Goal of the exercise |
Identify the lines holding "joints" and copy them.
## begin
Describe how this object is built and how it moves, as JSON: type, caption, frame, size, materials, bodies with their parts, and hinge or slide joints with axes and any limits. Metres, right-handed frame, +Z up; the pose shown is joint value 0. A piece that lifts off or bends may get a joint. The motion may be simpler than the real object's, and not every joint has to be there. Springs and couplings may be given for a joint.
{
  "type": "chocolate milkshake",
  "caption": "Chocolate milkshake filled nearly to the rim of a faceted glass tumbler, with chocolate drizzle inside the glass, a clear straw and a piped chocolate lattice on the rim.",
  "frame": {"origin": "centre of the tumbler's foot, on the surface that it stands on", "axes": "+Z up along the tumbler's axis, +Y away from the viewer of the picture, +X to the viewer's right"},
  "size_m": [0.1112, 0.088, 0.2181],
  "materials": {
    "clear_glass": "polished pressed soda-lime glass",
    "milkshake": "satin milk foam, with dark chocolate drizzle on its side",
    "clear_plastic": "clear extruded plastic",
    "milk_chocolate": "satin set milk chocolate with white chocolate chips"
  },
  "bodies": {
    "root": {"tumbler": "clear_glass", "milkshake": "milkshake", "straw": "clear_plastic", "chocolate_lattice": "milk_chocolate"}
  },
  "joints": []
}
## end
## begin
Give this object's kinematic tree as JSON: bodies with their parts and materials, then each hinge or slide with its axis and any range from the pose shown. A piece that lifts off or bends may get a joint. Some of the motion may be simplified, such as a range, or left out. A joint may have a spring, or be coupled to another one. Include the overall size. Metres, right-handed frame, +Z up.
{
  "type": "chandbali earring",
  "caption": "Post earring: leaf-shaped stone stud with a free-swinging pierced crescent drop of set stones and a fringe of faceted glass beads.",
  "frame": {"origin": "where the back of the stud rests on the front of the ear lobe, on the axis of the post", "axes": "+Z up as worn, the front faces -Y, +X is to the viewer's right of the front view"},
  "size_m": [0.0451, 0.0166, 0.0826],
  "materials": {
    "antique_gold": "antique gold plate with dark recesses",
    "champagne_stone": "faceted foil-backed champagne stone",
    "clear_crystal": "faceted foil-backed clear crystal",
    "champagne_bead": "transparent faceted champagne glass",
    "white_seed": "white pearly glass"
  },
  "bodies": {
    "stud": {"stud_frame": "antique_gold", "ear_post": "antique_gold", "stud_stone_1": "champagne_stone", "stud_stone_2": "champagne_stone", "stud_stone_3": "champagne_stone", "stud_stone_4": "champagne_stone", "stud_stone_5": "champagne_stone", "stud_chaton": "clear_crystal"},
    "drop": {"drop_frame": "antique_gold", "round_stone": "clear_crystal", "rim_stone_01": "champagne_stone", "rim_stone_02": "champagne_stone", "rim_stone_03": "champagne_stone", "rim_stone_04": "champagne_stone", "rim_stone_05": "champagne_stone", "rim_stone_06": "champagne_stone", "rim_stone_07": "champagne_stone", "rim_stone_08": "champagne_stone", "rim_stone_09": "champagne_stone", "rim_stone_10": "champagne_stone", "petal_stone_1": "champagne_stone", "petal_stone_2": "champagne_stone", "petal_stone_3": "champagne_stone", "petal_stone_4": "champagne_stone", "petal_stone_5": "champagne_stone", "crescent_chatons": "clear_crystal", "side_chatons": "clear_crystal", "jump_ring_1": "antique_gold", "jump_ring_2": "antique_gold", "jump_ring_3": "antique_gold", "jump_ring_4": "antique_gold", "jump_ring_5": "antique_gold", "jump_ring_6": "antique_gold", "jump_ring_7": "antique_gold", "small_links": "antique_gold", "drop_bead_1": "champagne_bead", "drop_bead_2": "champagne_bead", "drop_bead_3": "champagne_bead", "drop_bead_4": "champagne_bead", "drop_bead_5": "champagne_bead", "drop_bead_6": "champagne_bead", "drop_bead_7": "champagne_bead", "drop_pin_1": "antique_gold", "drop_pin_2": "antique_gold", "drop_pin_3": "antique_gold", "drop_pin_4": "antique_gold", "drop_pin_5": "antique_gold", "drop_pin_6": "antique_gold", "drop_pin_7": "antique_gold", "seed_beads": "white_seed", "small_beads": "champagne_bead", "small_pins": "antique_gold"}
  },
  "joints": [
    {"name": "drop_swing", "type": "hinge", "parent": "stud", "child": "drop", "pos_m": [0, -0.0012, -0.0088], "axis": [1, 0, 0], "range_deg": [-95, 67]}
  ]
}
## end
## begin
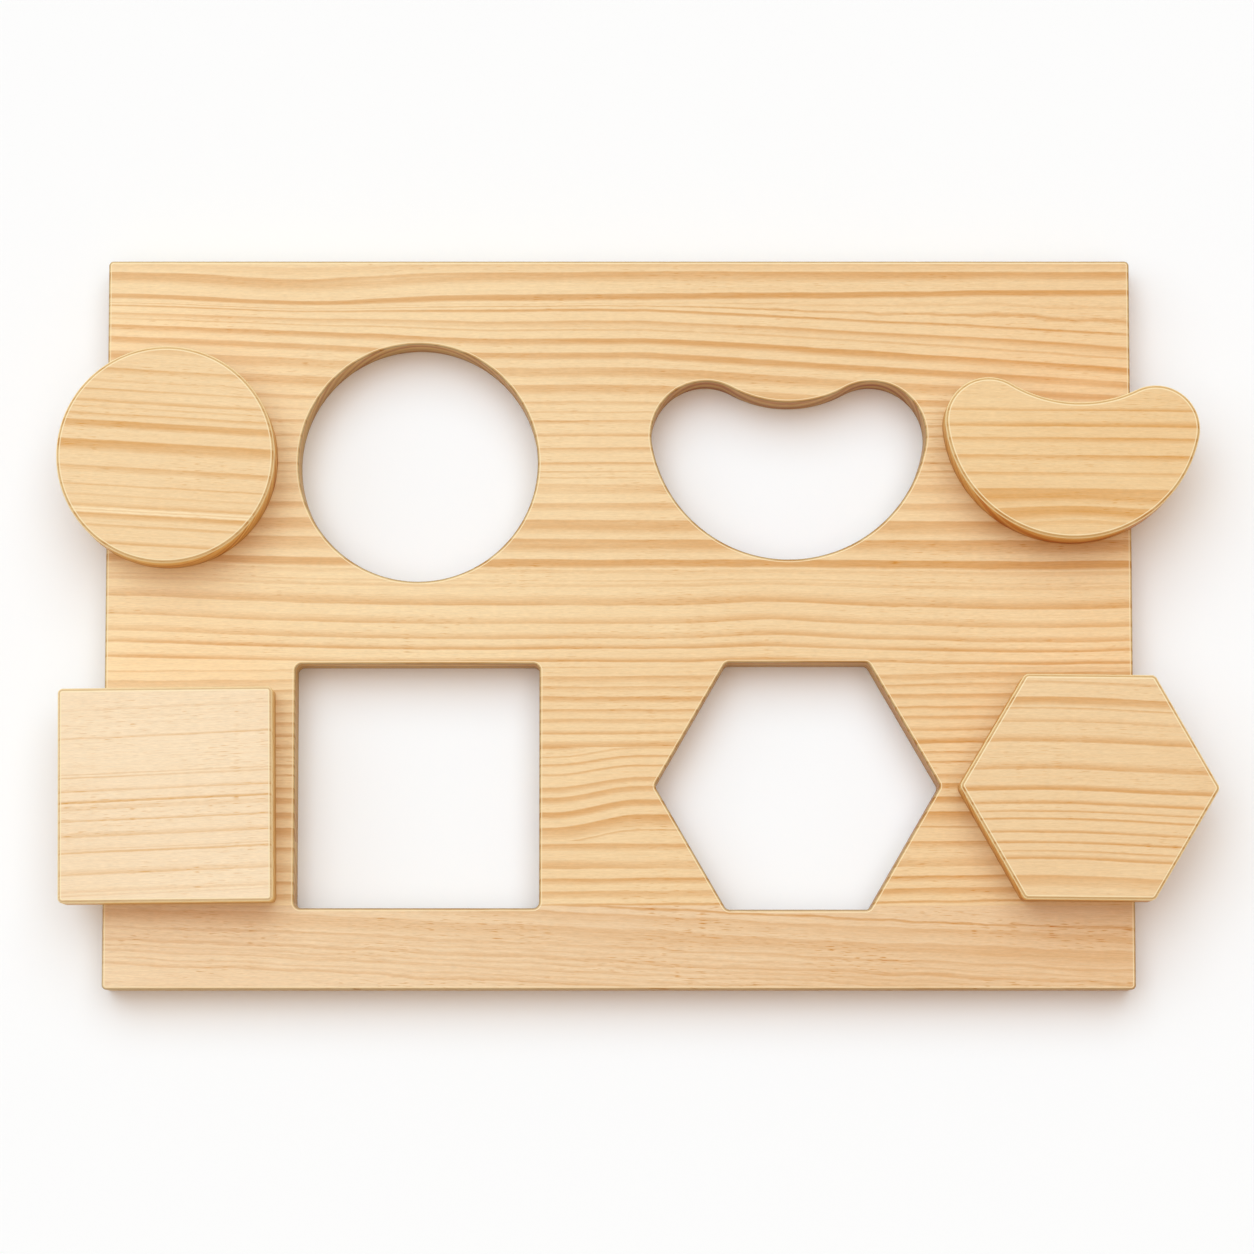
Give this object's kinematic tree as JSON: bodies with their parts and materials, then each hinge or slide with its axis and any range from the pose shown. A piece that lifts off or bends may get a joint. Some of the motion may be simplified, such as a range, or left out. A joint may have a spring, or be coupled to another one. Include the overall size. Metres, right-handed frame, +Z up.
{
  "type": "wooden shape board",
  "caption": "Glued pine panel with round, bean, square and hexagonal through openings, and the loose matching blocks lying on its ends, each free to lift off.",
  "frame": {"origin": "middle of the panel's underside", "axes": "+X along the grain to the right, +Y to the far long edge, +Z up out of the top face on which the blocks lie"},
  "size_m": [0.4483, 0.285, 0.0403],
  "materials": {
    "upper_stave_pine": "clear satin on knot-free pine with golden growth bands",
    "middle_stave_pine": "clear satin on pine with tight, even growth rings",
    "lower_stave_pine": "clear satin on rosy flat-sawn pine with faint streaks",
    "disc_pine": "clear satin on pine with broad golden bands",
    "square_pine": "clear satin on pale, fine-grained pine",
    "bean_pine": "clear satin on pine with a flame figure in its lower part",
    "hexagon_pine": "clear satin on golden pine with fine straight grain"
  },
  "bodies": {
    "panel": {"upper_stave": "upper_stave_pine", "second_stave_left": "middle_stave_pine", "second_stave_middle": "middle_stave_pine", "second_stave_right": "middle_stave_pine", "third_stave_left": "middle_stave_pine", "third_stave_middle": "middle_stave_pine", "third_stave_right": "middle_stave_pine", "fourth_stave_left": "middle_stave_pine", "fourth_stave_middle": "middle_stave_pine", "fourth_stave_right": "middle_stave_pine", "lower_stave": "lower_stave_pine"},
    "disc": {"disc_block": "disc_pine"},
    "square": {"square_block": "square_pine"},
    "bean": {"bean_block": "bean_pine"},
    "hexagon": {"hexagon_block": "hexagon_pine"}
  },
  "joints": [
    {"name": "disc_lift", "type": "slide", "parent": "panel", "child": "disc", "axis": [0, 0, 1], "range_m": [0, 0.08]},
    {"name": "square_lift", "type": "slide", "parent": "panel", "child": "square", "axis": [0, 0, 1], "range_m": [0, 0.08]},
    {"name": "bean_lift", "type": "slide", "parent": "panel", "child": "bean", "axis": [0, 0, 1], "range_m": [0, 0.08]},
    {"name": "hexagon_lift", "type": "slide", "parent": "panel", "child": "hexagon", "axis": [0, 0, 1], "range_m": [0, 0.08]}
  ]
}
## end
Reply to the exercise |
Describe how this object is built and how it moves, as JSON: type, caption, frame, size, materials, bodies with their parts, and hinge or slide joints with axes and any limits. Metres, right-handed frame, +Z up; the pose shown is joint value 0. A piece that lifts off or bends may get a joint. The motion may be simpler than the real object's, and not every joint has to be there. Springs and couplings may be given for a joint.
  "joints": []
  "joints": [
  "joints": [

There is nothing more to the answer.